By The BuckStopper Reporter
The 7.5-magnitude quake in Ishikawa prefecture, Honshu's main island led to devastating tsunami waves, building collapses, and a major port fire, claiming the lives of at least six people and causing widespread destruction.
Amid the tragedy, a glimmer of relief emerged as all tsunami advisories along the Sea of Japan were lifted. The risk of additional catastrophe lessened, allowing survivors a momentary respite from the relentless waves of disaster. Communities, although shaken, began to envision a path towards recovery.
Over 1,000 rescuers tirelessly are racing against the time and searching for survivors beneath the rubble, a haunting task as the scale of destruction became painfully clear. The Japanese military, mobilised in the face of catastrophe, distributed crucial supplies — food, water, and blankets — to those displaced by the quake.
“Very extensive damage has been confirmed, including numerous casualties, building collapses, and fires,” Japanese Prime Minister Fumio Kishida told reporters, describing a “race against time” to rescue victims.
In a moment of solidarity, US President Joe Biden assured Japan that the United States stood ready to provide any necessary assistance, emphasizing the global community's support during such trying times. As rescue efforts continued, the world watched with bated breath.
With almost 45,000 households without power and freezing temperatures overnight, the region faced additional challenges. The US Geological Survey reported a magnitude of 7.5, while Japan's meteorological agency measured it at 7.6, emphasizing over 150 subsequent tremors in the region.
Evacuation orders affected 62,000 people, with around 1,000 seeking refuge at a military base. Defense Minister Minoru Kihara mobilized 1,000 military personnel, while 8,500 stood by, supported by 20 aircraft to assess the damage. The quake's impact reached Tokyo, where a public New Year event with Emperor Naruhito was canceled, and major highways and bullet train services were suspended.
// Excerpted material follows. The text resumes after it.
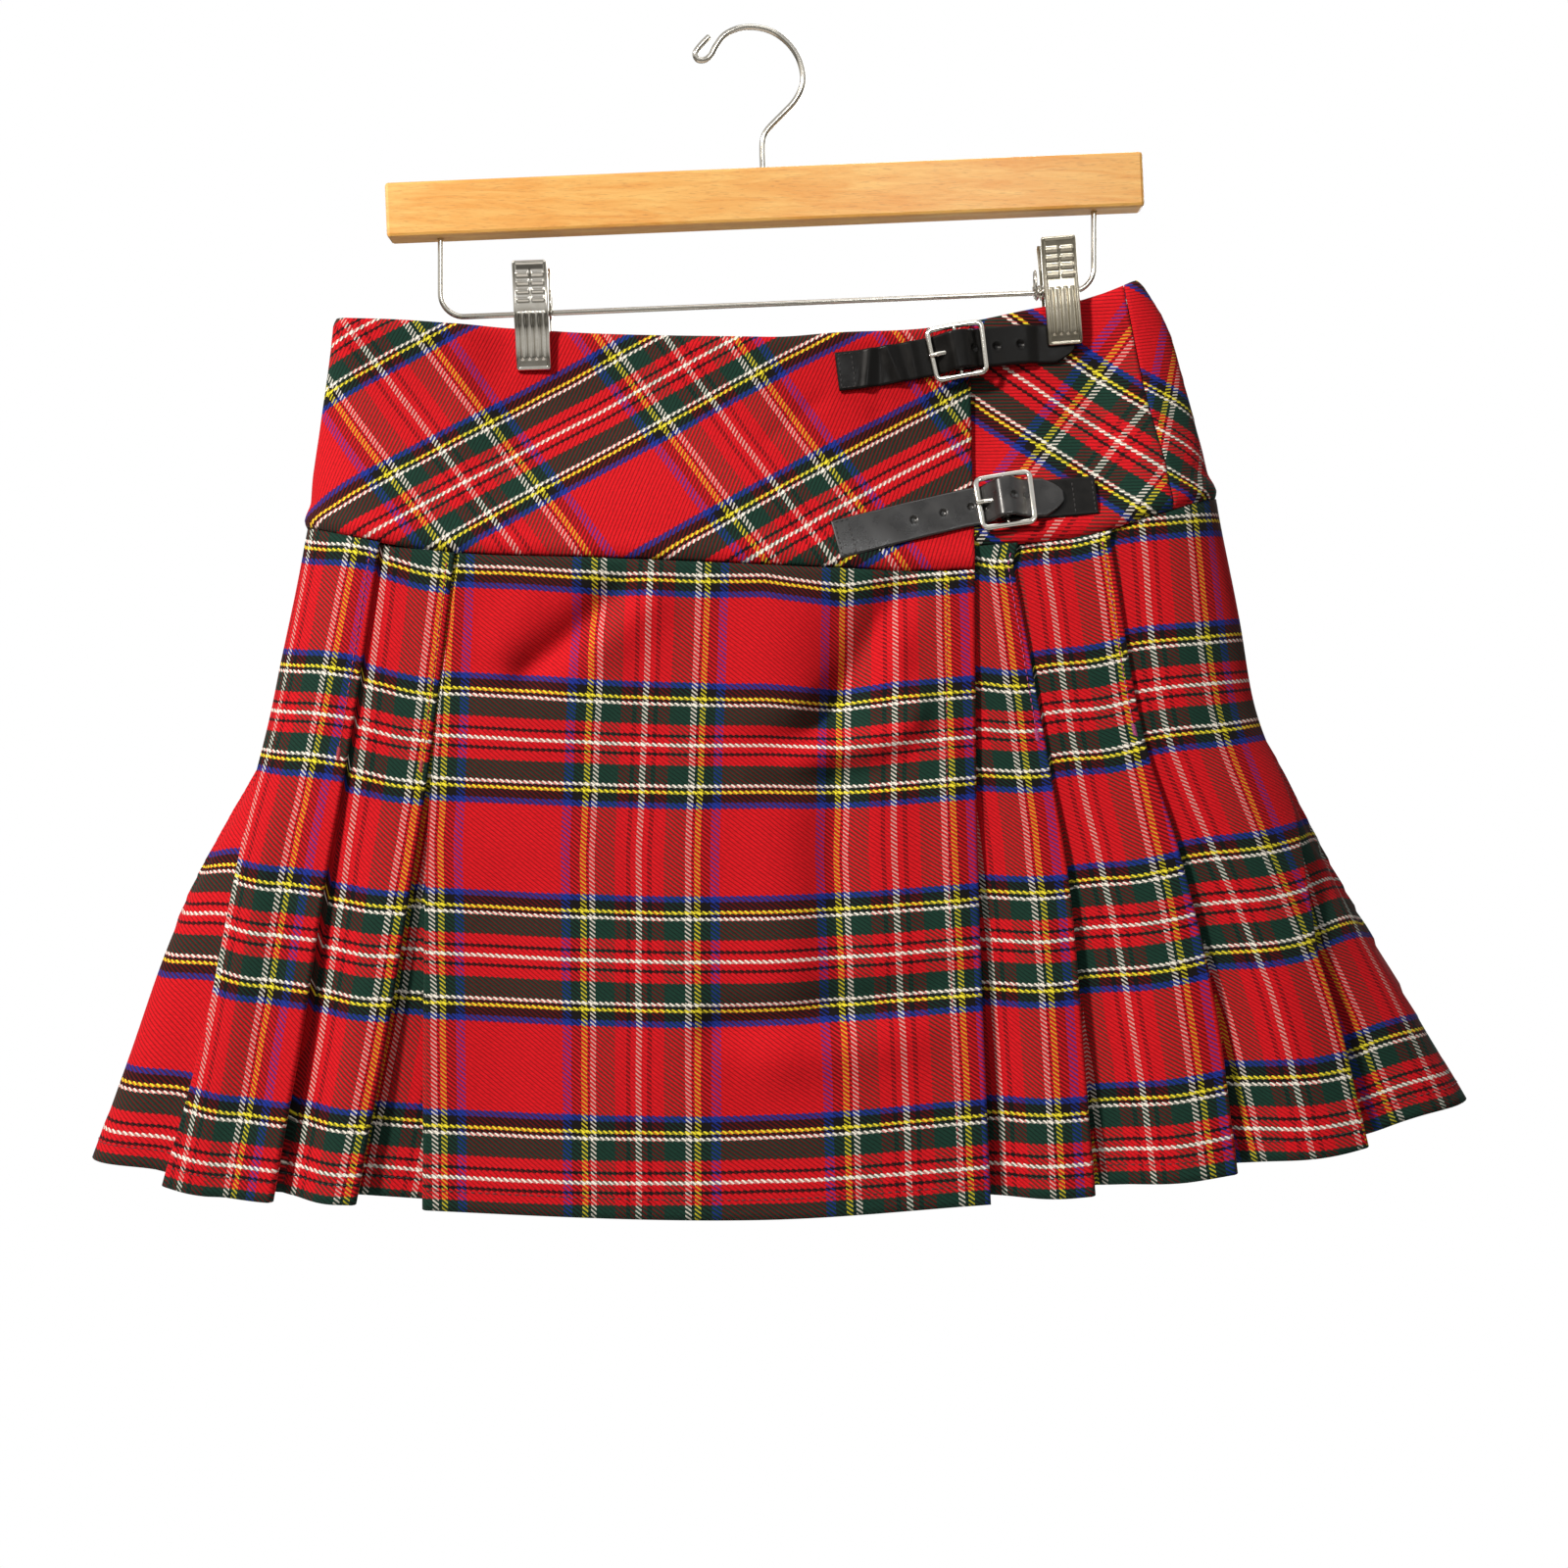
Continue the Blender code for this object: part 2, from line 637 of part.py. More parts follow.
def stripMesh(name, track, profile, widths, thickness):
    # Leather strip: a folded middle line of run and height, given its thickness and width
    upper, lower = [], []
    count = len(profile)
    for j, (run, out) in enumerate(profile):
        before = Vector(profile[max(j - 1, 0)])
        after = Vector(profile[min(j + 1, count - 1)])
        here = Vector((run, out))
        first = here - before if j else after - here
        second = after - here if j < count - 1 else here - before
        first.normalize()
        second.normalize()
        tangent = (first + second).normalized()
        reach = thickness / 2 / max(tangent.dot(second), 0.6)
        side = Vector((-tangent.y, tangent.x)) * reach
        upper.append(here + side)
        lower.append(here - side)
    points = []
    across = (-0.5, 0.0, 0.5)
    for line in (upper, lower):
        for j, spot in enumerate(line):
            for share in across:
                points.append(track.point(spot.x, share * widths[j], spot.y))
    wide = len(across)
    half = count * wide
    faces = []
    for i in range(count - 1):
        for j in range(wide - 1):
            a = i * wide + j
            faces.append((a, a + 1, a + 1 + wide, a + wide))
            faces.append((half + a + 1, half + a, half + a + wide, half + a + 1 + wide))
    for j in range(wide - 1):
        low = (count - 1) * wide + j
        faces.append((j + 1, j, half + j, half + j + 1))
        faces.append((low, low + 1, half + low + 1, half + low))
    for i in range(count - 1):
        a, b = i * wide, (i + 1) * wide
        faces.append((a, b, half + b, half + a))
        faces.append((b + wide - 1, a + wide - 1, half + a + wide - 1, half + b + wide - 1))
    return meshFrom(name, points, faces)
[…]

Japan, accustomed to frequent earthquakes, implements stringent building regulations and conducts routine emergency drills. However, the nation remains haunted by the traumatic 2011 earthquake and tsunami, which triggered a nuclear disaster at the Fukushima plant. The recent earthquake serves as a somber reminder of Japan's vulnerability to natural disasters and the resilience required in their aftermath.